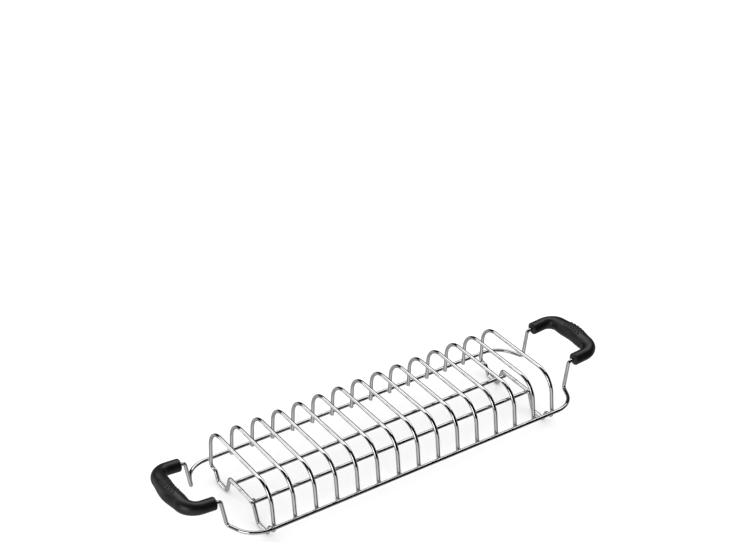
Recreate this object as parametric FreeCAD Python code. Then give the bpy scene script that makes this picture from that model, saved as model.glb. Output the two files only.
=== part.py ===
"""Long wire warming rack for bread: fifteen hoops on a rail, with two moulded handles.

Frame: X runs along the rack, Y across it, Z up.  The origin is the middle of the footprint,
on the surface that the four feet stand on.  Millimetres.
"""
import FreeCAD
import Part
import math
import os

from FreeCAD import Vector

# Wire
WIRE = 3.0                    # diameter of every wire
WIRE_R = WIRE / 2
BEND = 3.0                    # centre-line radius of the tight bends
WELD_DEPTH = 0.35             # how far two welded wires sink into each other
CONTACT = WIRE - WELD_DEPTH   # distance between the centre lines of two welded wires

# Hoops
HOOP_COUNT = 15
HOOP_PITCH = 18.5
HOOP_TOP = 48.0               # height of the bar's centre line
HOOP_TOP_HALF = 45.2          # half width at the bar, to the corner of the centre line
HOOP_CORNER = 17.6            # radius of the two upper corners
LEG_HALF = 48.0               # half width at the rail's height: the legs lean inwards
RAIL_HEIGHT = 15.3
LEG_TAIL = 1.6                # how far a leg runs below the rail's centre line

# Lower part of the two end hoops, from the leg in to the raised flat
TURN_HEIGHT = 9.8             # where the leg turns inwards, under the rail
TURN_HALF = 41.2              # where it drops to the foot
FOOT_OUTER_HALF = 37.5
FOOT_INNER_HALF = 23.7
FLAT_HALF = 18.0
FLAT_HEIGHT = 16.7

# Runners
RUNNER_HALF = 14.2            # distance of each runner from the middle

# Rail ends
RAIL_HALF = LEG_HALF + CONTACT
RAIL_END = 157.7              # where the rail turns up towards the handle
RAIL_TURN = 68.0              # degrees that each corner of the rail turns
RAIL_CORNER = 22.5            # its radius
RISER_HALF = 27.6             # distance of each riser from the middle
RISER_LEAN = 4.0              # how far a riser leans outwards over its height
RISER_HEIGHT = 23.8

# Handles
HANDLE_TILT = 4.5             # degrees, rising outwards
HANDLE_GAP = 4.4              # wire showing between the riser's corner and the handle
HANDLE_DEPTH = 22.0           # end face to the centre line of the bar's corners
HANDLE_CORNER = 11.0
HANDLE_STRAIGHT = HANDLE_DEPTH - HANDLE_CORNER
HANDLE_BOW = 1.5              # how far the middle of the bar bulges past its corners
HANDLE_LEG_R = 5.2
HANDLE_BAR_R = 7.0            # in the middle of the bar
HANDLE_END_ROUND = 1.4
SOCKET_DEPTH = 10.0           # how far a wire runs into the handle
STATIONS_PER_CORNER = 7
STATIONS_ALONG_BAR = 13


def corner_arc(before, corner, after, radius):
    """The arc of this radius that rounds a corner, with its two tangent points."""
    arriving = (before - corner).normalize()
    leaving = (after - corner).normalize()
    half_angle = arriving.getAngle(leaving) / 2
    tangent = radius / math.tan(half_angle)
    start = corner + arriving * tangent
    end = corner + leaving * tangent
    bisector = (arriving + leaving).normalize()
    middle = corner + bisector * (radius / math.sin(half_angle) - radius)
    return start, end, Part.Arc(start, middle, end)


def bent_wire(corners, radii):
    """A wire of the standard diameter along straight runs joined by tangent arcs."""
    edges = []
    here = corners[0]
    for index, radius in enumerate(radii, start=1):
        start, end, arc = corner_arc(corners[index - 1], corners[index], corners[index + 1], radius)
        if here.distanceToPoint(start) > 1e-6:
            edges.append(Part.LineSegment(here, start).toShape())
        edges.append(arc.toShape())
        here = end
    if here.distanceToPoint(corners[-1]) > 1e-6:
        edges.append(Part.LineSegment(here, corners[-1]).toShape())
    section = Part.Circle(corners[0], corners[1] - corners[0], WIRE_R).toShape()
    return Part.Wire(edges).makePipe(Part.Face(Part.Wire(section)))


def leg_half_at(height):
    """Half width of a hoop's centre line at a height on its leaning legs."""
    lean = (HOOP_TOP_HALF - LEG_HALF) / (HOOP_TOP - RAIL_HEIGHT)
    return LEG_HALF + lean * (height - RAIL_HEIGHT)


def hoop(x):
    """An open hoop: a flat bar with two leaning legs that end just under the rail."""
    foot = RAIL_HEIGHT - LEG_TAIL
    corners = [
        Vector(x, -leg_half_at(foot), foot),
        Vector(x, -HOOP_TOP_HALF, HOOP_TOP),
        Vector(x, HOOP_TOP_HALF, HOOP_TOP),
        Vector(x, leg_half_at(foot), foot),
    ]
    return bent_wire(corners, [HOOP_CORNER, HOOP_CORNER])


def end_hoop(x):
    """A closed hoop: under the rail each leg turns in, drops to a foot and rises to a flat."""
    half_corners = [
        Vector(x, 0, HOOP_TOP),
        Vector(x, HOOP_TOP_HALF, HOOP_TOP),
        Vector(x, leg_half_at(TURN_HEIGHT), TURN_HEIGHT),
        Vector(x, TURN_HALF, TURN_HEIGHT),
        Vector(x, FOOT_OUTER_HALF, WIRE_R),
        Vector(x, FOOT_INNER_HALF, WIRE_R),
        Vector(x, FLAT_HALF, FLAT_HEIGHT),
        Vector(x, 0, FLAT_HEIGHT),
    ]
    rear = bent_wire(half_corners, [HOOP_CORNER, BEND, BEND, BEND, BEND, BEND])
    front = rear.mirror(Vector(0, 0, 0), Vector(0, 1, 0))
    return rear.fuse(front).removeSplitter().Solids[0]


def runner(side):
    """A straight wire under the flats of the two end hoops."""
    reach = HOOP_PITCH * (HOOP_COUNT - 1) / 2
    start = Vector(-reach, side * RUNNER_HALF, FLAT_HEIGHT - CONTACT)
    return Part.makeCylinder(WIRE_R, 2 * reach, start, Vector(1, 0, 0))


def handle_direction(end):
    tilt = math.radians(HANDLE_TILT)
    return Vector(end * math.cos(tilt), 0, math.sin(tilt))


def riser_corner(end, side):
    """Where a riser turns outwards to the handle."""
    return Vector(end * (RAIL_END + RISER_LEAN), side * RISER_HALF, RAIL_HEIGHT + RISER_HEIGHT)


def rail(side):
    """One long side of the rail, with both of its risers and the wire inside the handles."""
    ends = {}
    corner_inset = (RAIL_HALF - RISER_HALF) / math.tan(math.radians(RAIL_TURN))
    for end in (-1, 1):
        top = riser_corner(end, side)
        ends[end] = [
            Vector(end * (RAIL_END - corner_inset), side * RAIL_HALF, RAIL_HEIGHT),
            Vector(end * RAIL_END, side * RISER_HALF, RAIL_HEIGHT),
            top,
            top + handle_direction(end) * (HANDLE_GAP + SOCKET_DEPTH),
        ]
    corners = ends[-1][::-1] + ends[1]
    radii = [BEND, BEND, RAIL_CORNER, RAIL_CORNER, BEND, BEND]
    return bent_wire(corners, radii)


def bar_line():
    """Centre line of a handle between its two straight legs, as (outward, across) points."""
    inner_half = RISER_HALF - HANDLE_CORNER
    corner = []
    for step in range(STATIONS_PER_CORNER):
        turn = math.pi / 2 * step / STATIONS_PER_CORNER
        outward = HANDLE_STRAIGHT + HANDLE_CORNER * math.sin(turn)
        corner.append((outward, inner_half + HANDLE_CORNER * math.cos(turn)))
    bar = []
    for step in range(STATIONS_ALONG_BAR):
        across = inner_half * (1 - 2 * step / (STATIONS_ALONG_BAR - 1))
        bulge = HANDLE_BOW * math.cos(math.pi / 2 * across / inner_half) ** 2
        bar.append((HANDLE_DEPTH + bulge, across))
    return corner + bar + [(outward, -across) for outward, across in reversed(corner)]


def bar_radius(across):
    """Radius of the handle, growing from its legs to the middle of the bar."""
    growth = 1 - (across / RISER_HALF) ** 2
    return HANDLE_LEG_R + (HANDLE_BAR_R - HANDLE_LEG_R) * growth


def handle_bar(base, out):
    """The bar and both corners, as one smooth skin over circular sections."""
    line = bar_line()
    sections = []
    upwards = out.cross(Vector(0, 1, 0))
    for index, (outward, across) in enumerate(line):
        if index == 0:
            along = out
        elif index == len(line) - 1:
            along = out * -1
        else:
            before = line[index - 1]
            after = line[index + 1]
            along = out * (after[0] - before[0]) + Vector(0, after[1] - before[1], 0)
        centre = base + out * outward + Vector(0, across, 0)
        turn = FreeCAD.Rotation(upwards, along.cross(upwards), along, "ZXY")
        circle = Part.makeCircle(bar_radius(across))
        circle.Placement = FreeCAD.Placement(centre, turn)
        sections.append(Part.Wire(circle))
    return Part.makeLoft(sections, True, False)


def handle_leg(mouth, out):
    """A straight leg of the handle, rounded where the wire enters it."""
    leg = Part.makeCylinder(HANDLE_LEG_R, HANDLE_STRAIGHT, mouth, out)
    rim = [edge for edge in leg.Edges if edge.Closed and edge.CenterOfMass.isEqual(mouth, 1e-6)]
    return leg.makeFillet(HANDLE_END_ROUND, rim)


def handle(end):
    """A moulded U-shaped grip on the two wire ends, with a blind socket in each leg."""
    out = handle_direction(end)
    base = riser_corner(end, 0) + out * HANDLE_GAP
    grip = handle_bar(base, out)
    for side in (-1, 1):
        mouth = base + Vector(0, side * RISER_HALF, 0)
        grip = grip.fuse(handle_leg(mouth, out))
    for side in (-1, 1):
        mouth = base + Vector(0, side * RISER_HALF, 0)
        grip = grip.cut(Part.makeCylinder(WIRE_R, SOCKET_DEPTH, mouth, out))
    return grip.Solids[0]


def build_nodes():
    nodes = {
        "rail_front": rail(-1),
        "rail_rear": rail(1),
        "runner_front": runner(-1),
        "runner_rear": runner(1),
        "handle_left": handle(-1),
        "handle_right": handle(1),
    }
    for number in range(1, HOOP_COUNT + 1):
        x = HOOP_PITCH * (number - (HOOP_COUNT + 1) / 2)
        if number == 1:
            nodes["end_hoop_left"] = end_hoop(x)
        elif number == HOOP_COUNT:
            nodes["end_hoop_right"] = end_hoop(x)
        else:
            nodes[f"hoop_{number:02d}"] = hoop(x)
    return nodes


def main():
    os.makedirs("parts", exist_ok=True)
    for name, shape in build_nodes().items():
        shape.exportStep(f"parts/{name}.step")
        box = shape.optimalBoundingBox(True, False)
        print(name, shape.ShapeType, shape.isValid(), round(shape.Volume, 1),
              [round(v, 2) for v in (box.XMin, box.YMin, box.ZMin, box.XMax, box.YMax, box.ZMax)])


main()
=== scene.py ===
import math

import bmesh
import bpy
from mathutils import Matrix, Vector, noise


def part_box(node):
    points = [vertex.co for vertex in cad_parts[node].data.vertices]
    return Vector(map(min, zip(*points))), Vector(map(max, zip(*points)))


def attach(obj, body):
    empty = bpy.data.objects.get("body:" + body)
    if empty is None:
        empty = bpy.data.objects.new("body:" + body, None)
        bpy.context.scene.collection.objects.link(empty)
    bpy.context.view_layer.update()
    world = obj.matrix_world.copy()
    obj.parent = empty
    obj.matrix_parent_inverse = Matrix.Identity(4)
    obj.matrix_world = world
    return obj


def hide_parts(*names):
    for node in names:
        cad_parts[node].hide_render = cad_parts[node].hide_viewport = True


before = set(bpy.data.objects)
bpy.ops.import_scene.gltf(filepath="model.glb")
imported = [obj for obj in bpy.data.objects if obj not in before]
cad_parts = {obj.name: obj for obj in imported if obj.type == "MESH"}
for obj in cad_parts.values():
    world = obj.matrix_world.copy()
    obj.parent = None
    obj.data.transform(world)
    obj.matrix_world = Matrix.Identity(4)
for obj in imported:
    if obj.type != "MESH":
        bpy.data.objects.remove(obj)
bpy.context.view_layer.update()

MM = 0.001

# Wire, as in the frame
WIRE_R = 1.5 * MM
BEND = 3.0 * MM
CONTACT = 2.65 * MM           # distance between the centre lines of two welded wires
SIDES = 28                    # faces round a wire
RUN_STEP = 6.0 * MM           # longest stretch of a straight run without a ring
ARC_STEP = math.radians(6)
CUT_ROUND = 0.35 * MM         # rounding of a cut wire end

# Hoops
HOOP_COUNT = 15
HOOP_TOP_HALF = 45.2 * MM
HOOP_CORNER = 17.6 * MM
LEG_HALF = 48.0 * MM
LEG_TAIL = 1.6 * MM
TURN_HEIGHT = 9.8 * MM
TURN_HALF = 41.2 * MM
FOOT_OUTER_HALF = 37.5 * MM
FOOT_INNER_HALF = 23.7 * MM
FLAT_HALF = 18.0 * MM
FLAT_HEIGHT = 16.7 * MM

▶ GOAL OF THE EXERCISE
Transcribe precisely the lines between the one that contains "for name, shape" and the one that contains "imported = [obj", counting those two lines as part of the range.

▶ COMPLETE OUTPUT
    for name, shape in build_nodes().items():
        shape.exportStep(f"parts/{name}.step")
        box = shape.optimalBoundingBox(True, False)
        print(name, shape.ShapeType, shape.isValid(), round(shape.Volume, 1),
              [round(v, 2) for v in (box.XMin, box.YMin, box.ZMin, box.XMax, box.YMax, box.ZMax)])


main()
=== scene.py ===
import math

import bmesh
import bpy
from mathutils import Matrix, Vector, noise


def part_box(node):
    points = [vertex.co for vertex in cad_parts[node].data.vertices]
    return Vector(map(min, zip(*points))), Vector(map(max, zip(*points)))


def attach(obj, body):
    empty = bpy.data.objects.get("body:" + body)
    if empty is None:
        empty = bpy.data.objects.new("body:" + body, None)
        bpy.context.scene.collection.objects.link(empty)
    bpy.context.view_layer.update()
    world = obj.matrix_world.copy()
    obj.parent = empty
    obj.matrix_parent_inverse = Matrix.Identity(4)
    obj.matrix_world = world
    return obj


def hide_parts(*names):
    for node in names:
        cad_parts[node].hide_render = cad_parts[node].hide_viewport = True


before = set(bpy.data.objects)
bpy.ops.import_scene.gltf(filepath="model.glb")
imported = [obj for obj in bpy.data.objects if obj not in before]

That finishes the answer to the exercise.